Extract every line of the material below and reproduce it faithfully.
================
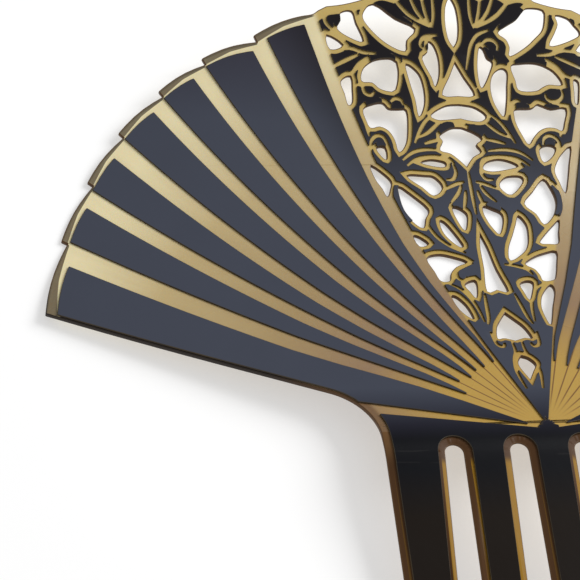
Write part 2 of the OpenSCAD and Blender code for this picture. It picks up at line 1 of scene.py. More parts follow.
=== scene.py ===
"""Looks of a fan-shaped back comb: clear amber sheet under a carved black facing.

The comb is cut straight through a bent two-ply sheet. Each piece takes its outline from
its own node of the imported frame, is drawn again flat with softened edges, and is bent
over the same smooth curve as the sheet.
"""

import logging
import math
from dataclasses import dataclass
from enum import Enum
from typing import ClassVar, NamedTuple

import bmesh
import bpy
from mathutils import Matrix, Vector


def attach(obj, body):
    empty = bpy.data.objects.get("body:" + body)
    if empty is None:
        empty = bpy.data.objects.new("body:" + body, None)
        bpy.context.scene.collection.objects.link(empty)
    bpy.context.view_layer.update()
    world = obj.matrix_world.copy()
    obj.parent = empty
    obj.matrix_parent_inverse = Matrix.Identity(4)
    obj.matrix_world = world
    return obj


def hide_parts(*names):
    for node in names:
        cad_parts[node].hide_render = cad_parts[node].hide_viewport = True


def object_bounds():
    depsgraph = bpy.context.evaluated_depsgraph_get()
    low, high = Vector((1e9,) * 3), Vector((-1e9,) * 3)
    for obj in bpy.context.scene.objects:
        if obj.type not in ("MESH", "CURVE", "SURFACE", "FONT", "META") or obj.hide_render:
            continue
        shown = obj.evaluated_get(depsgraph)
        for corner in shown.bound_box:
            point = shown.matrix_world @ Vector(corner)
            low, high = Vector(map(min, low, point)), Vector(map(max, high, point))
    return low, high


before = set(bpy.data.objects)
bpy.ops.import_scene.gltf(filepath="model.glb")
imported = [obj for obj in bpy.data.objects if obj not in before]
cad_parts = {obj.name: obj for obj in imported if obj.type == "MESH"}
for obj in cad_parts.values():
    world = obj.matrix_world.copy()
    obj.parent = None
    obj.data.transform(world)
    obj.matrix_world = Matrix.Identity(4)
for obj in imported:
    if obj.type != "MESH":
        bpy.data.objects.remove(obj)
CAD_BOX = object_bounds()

log = logging.getLogger("comb")

MM = 0.001
IMAGE_PX = 580
SENSOR_MM = 36.0

Loop = list[Vector]
Span = tuple[float, float]
Colour = tuple[float, float, float]
Tint = Colour | bpy.types.NodeSocket


class Part(Enum):
    """Which stretch of a plate a face belongs to, as its material slot."""

    FACE = 0
    RIM = 1
    WALL = 2
    BEVEL = 3


# The bent sheet


@dataclass(frozen=True)
class SheetBend:
    """Side view of the sheet: across the comb it is straight, up the comb it bends.

    Lengths are in metres. Heights grow out of the black face, and w grows up the comb
    from the focus, where the blades meet.
    """

    flat_h: float = 22 * MM
    heading_r: float = 160 * MM
    base_bend: float = math.radians(22)
    base_bend_r: float = 20 * MM
    bend_drop: float = 4 * MM
    tooth_l: float = 72 * MM
    black_t: float = 0.4 * MM
    glue_t: float = 0.02 * MM
    amber_t: float = 1 * MM
    base_cut: float = 0.9 * MM
    base_cuts: int = 12
    base_cuts_down: float = 9 * MM
    heading_cut: float = 2.4 * MM
    heading_cuts: int = 41

    @property
    def sheet_t(self) -> float:
        """Thickness of both plies and the glue between them."""
        return self.black_t + self.glue_t + self.amber_t

    @property
    def bend_start(self) -> float:
        """Where the flat stretch ends and the bend into the teeth starts."""
        return self.base_bend_r * math.tan(self.base_bend / 2) - self.bend_drop

    def height(self, w: float, depth: float) -> float:
        """Gives the height of the surface that lies a depth below the black face.

        Args:
            w: Distance up the comb from the focus.
            depth: Depth below the face, square to it.

        Returns:
            The height over the flat stretch's face.
        """
        if w > self.flat_h:
            r = self.heading_r + depth
            return self.heading_r - math.sqrt(r * r - (w - self.flat_h) ** 2)
        if w > self.bend_start:
            return -depth
        r = self.base_bend_r - depth
        end = self.bend_start - r * math.sin(self.base_bend)
        if w > end:
            return math.sqrt(r * r - (w - self.bend_start) ** 2) - self.base_bend_r
        top = r * math.cos(self.base_bend) - self.base_bend_r
        return top + (w - end) * math.tan(self.base_bend)

    def slope(self, w: float) -> float:
        """Gives the angle at which the face rises up the comb."""
        if w > self.flat_h:
            return math.asin((w - self.flat_h) / self.heading_r)
        if w > self.bend_start:
            return 0.0
        return min(self.base_bend, math.asin(min(1.0, (self.bend_start - w) / self.base_bend_r)))

    def bent(self, place: Vector) -> Vector:
        """Moves a point of the flat sheet to its place on the bent one.

        Args:
            place: Across, up the comb, and depth below the face.

        Returns:
            Across, up the comb, and height, with the depth taken square to the face.
        """
        slope = self.slope(place.y)
        up = place.y + place.z * math.sin(slope)
        return Vector((place.x, up, self.height(place.y, 0) - place.z * math.cos(slope)))

    def tip_back(self) -> tuple[float, float]:
        """Gives w and height of the tooth tips' back corner, which touches the table."""
        return -self.tooth_l, self.height(-self.tooth_l, self.sheet_t)

    def lie(self) -> float:
        """Gives the angle by which the comb leans when it lies on its back."""
        tip_w, tip_h = self.tip_back()
        run, rise = self.flat_h - tip_w, self.heading_r - tip_h
        back_r = self.heading_r + self.sheet_t
        return math.atan2(rise, run) - math.asin(back_r / math.hypot(run, rise))

    def cuts(self) -> list[float]:
        """Lists where a flat plate is cut across, so that it can bend smoothly."""
        lowest = self.bend_start - self.base_cuts_down
        fine = [lowest + i * self.base_cut for i in range(self.base_cuts)]
        coarse = [self.flat_h + i * self.heading_cut for i in range(self.heading_cuts)]
        return fine + coarse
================
* _Result of this task_:
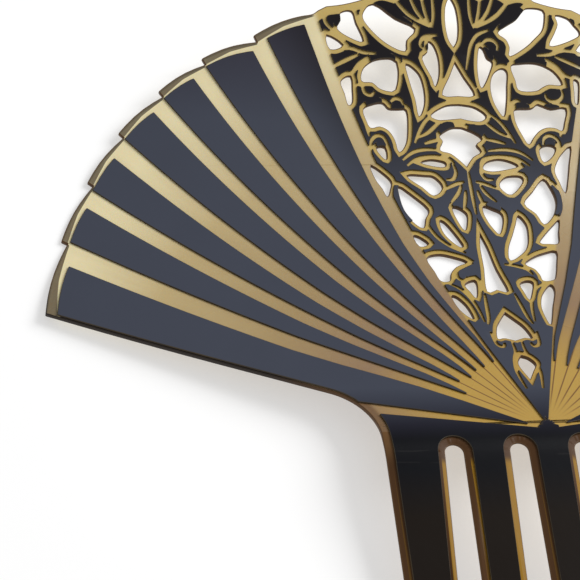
Write part 2 of the OpenSCAD and Blender code for this picture. It picks up at line 1 of scene.py. More parts follow.
=== scene.py ===
"""Looks of a fan-shaped back comb: clear amber sheet under a carved black facing.

The comb is cut straight through a bent two-ply sheet. Each piece takes its outline from
its own node of the imported frame, is drawn again flat with softened edges, and is bent
over the same smooth curve as the sheet.
"""

import logging
import math
from dataclasses import dataclass
from enum import Enum
from typing import ClassVar, NamedTuple

import bmesh
import bpy
from mathutils import Matrix, Vector


def attach(obj, body):
    empty = bpy.data.objects.get("body:" + body)
    if empty is None:
        empty = bpy.data.objects.new("body:" + body, None)
        bpy.context.scene.collection.objects.link(empty)
    bpy.context.view_layer.update()
    world = obj.matrix_world.copy()
    obj.parent = empty
    obj.matrix_parent_inverse = Matrix.Identity(4)
    obj.matrix_world = world
    return obj


def hide_parts(*names):
    for node in names:
        cad_parts[node].hide_render = cad_parts[node].hide_viewport = True


def object_bounds():
    depsgraph = bpy.context.evaluated_depsgraph_get()
    low, high = Vector((1e9,) * 3), Vector((-1e9,) * 3)
    for obj in bpy.context.scene.objects:
        if obj.type not in ("MESH", "CURVE", "SURFACE", "FONT", "META") or obj.hide_render:
            continue
        shown = obj.evaluated_get(depsgraph)
        for corner in shown.bound_box:
            point = shown.matrix_world @ Vector(corner)
            low, high = Vector(map(min, low, point)), Vector(map(max, high, point))
    return low, high


before = set(bpy.data.objects)
bpy.ops.import_scene.gltf(filepath="model.glb")
imported = [obj for obj in bpy.data.objects if obj not in before]
cad_parts = {obj.name: obj for obj in imported if obj.type == "MESH"}
for obj in cad_parts.values():
    world = obj.matrix_world.copy()
    obj.parent = None
    obj.data.transform(world)
    obj.matrix_world = Matrix.Identity(4)
for obj in imported:
    if obj.type != "MESH":
        bpy.data.objects.remove(obj)
CAD_BOX = object_bounds()

log = logging.getLogger("comb")

MM = 0.001
IMAGE_PX = 580
SENSOR_MM = 36.0

Loop = list[Vector]
Span = tuple[float, float]
Colour = tuple[float, float, float]
Tint = Colour | bpy.types.NodeSocket


class Part(Enum):
    """Which stretch of a plate a face belongs to, as its material slot."""

    FACE = 0
    RIM = 1
    WALL = 2
    BEVEL = 3


# The bent sheet


@dataclass(frozen=True)
class SheetBend:
    """Side view of the sheet: across the comb it is straight, up the comb it bends.

    Lengths are in metres. Heights grow out of the black face, and w grows up the comb
    from the focus, where the blades meet.
    """

    flat_h: float = 22 * MM
    heading_r: float = 160 * MM
    base_bend: float = math.radians(22)
    base_bend_r: float = 20 * MM
    bend_drop: float = 4 * MM
    tooth_l: float = 72 * MM
    black_t: float = 0.4 * MM
    glue_t: float = 0.02 * MM
    amber_t: float = 1 * MM
    base_cut: float = 0.9 * MM
    base_cuts: int = 12
    base_cuts_down: float = 9 * MM
    heading_cut: float = 2.4 * MM
    heading_cuts: int = 41

    @property
    def sheet_t(self) -> float:
        """Thickness of both plies and the glue between them."""
        return self.black_t + self.glue_t + self.amber_t

    @property
    def bend_start(self) -> float:
        """Where the flat stretch ends and the bend into the teeth starts."""
        return self.base_bend_r * math.tan(self.base_bend / 2) - self.bend_drop

    def height(self, w: float, depth: float) -> float:
        """Gives the height of the surface that lies a depth below the black face.

        Args:
            w: Distance up the comb from the focus.
            depth: Depth below the face, square to it.

        Returns:
            The height over the flat stretch's face.
        """
        if w > self.flat_h:
            r = self.heading_r + depth
            return self.heading_r - math.sqrt(r * r - (w - self.flat_h) ** 2)
        if w > self.bend_start:
            return -depth
        r = self.base_bend_r - depth
        end = self.bend_start - r * math.sin(self.base_bend)
        if w > end:
            return math.sqrt(r * r - (w - self.bend_start) ** 2) - self.base_bend_r
        top = r * math.cos(self.base_bend) - self.base_bend_r
        return top + (w - end) * math.tan(self.base_bend)

    def slope(self, w: float) -> float:
        """Gives the angle at which the face rises up the comb."""
        if w > self.flat_h:
            return math.asin((w - self.flat_h) / self.heading_r)
        if w > self.bend_start:
            return 0.0
        return min(self.base_bend, math.asin(min(1.0, (self.bend_start - w) / self.base_bend_r)))

    def bent(self, place: Vector) -> Vector:
        """Moves a point of the flat sheet to its place on the bent one.

        Args:
            place: Across, up the comb, and depth below the face.

        Returns:
            Across, up the comb, and height, with the depth taken square to the face.
        """
        slope = self.slope(place.y)
        up = place.y + place.z * math.sin(slope)
        return Vector((place.x, up, self.height(place.y, 0) - place.z * math.cos(slope)))

    def tip_back(self) -> tuple[float, float]:
        """Gives w and height of the tooth tips' back corner, which touches the table."""
        return -self.tooth_l, self.height(-self.tooth_l, self.sheet_t)

    def lie(self) -> float:
        """Gives the angle by which the comb leans when it lies on its back."""
        tip_w, tip_h = self.tip_back()
        run, rise = self.flat_h - tip_w, self.heading_r - tip_h
        back_r = self.heading_r + self.sheet_t
        return math.atan2(rise, run) - math.asin(back_r / math.hypot(run, rise))

    def cuts(self) -> list[float]:
        """Lists where a flat plate is cut across, so that it can bend smoothly."""
        lowest = self.bend_start - self.base_cuts_down
        fine = [lowest + i * self.base_cut for i in range(self.base_cuts)]
        coarse = [self.flat_h + i * self.heading_cut for i in range(self.heading_cuts)]
        return fine + coarse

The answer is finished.